Beyond strategic considerations, the model contributes to comply with regulatory reporting requirements which invoke the determination of appropriate fair value estimates, such as share-based payments or net asset value reporting to a fund’s limited partners. In fact, international valuation guidelines such as International Private Equity Valuation (IPEV) guidelines 2018 and the International Valuation Standards (IVS) 2017 explicitly require consideration of security-immanent rights that affect the value of such securities.
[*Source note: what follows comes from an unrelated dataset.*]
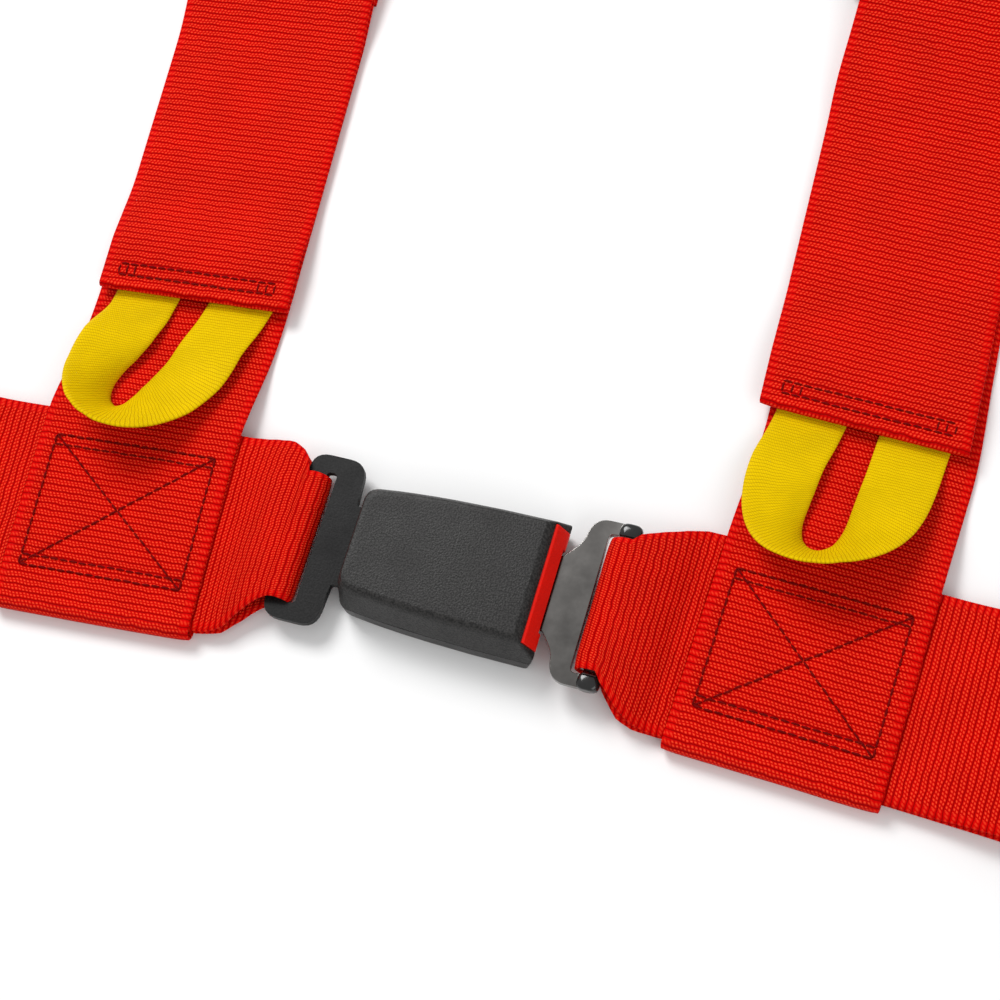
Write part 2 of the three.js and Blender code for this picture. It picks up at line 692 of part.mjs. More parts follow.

Clearly, our results are bound by certain limitations that provide avenues for further research. We assume all option shares to be equivalent to common shares and we prescind from integrating other rights such as anti-dilution or redemption provisions. Similarly, an extension of the modeling framework with regard to more debt-like securities such as convertible loans or simple agreements for future equity (’SAFE’) is desirable, since they provide a typical instrument in venture finance. Extensions of the model in this respect may provide even more accurate discount estimates on share class level but come with additional complexity. Since the extent of the economic impact is considerably affected by the underlying assumptions regarding the exit scenario as well as annual volatility and risk-free rate, robust estimation will provide more accurate estimates. For the same reason, the model could be extended technically by integrating uncertainty of time to exit or modeling IPO probability as a stochastic process in order to endogenize these key indicators of the assumption set. Apart from extensions of the model, further empirical research is desirable since extant research is currently limited to large US ventures and existing samples are rather small so that the applicability of multivariate analyses is limited. Such analyses could validate findings of the theoretical model, help in calibrating key assumptions, and may support the creation of approximation functions to estimate valuation discounts if not all relevant information is available.